Libya: Needs new ballot box legitimacy

Tebboune echoes Tunisian, Egyptian calls for elections in Libya.

A file picture of Algerian President Abdelmajid Tebboune. (AFP)

A file picture of Algerian President Abdelmajid Tebboune. (AFP)

TUNIS – Algerian President Abdelmajid Tebboune said on Saturday that Libyan rivals must organise elections through transitional authorities as a political solution to the ongoing conflict.

Tebboune’s statement implicitly reinforces an emerging regional consensus about the expired legitimacy of Tripoli’s Government of National Accord (GNA), a feeling that also seems to be shared by Paris.

Speaking to France 24, Tebboune said that “we need to consult with the Libyan people through its institutions,” including tribal authorities and others, and hold elections.

“The current government is one of these institutions, but things have bypassed it. We need institutions that represent all Libyans. The country also needs to hold elections and elect a president and vice president, putting into consideration a balance between all Libyan regions and the adoption of a new constitution,” Tebboune said.

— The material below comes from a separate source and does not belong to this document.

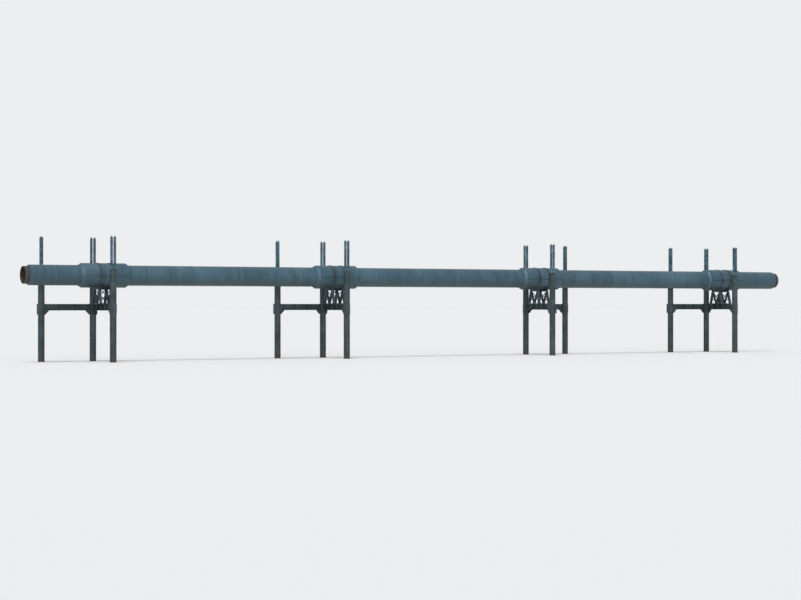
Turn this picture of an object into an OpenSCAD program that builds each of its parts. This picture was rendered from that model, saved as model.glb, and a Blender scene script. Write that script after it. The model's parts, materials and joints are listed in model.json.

The Algerian head of state added he was ready to arrange a dialogue between the different Libyan parties should they request it.

He explained that, while talking to German Chancellor Angela Merkel during the Berlin Libyan Conference earlier this year, he promised not to take “any personal initiative.”

Algeria, which has relations with all Libyan parties and contacts them regularly, “stands at the same distance from all Libyan parties,” Tebboune said, adding that Algerians “will not back (one) party against the other.”

“We still have not lost hope” of settling the conflict, he argued.

“We have close visions on Libya with [French] President [Emmanuel] Macron and our Italian friends. Other actors understand that fighting back and forth between armies is not the solution,” he said.

“Who loses today wins tomorrow, and so on, but this is not the solution and it will not offer anything. To take a group of people that includes five from here and five from there is not also a solution.”

Tebboune warned that Libya might fall into the trap of the “Syrian model” and said that he spoke with the French president on this issue.

He noted that, four months ago in Berlin, he said that “we can count on the basis of popular legitimacy to rebuild the state [Libya]” if no ceasefire were to be reached.

He described the “Syrian model” in Libya” as a “danger,” praising the Libyan tribes for “being wise.”

“The same approaches that we saw in Syria are not seen in Libya. Unlike what many people might think, mercenaries and others were those who committed violations. But if the tribes are fed up, they will start arming and protecting themselves,” he warned.

In that case, Tebboune said, Libya’s civil war would be more comparable to Somalia’s than Syria’s.

“No one would be able to do anything at that point in time,” he warned.

“The country could turn into a haven for terrorists, and everyone, seeking to clean their countries, will send their terrorists to Libya,” he added.

Tebboune’s call for Libya to organise elections echoes a similar call by Tunisian President Kais Saied, who said his country will not accept a divided Libya and described the legitimacy of the Tripoli-based Government of National Accord (GNA) as “temporary.”

“The authorities in Tripoli are based on international legitimacy but this international legitimacy cannot continue. It is a temporary legitimacy and in its place must come a new legitimate government, a legitimate government which is born of the will of the Libyan people. And I will say it from this podium, in Paris, that Tunis will not accept the division of Libya,” Saied said two weeks ago while on a first visit to France.

Saied’s oblique reference to the 2015 Skhirat agreement, which had bestowed temporary legitimacy on the GNA, constituted a nuanced shift in Tunisia’s stance on the conflict between the Turkish-backed government of Fayez al-Sarraj and the eastern-based Libyan National Army (LNA).

Based on the Skhirat agreement, the mandate of the Sarraj government should have expired on December 17, 2017, with a possible extension of only one year.

The Cairo initiative, unveiled by Egyptian President Abdel Fattah al-Sisi last June, also called for UN-supervised presidential council elections and the drafting of a constitutional declaration to regulate elections at a later stage.

The Libya situation is a critical national security issue for both Tunisia, Algeria and Egypt.

Since the overthrow of  longtime Libyan leader Muammar Qaddafi in 2011, instability in the North African country has dominated regional security concerns.

With an expanding power vacuum and the proliferation of weapons, jihadi groups and foreign militants, Libya’s conflict has spelled trouble for next-door Tunisians and Algerians.

The indirect effects of the turmoil in Libya also presented enormous security challenges elsewhere, including the destabilisation of Mali and the Sahel on Algeria’s southern flank.

The Turkey-backed GNA has taken in thousands of Syrian mercenaries to fight against the LNA, led by Field Marshal Khalifa Haftar.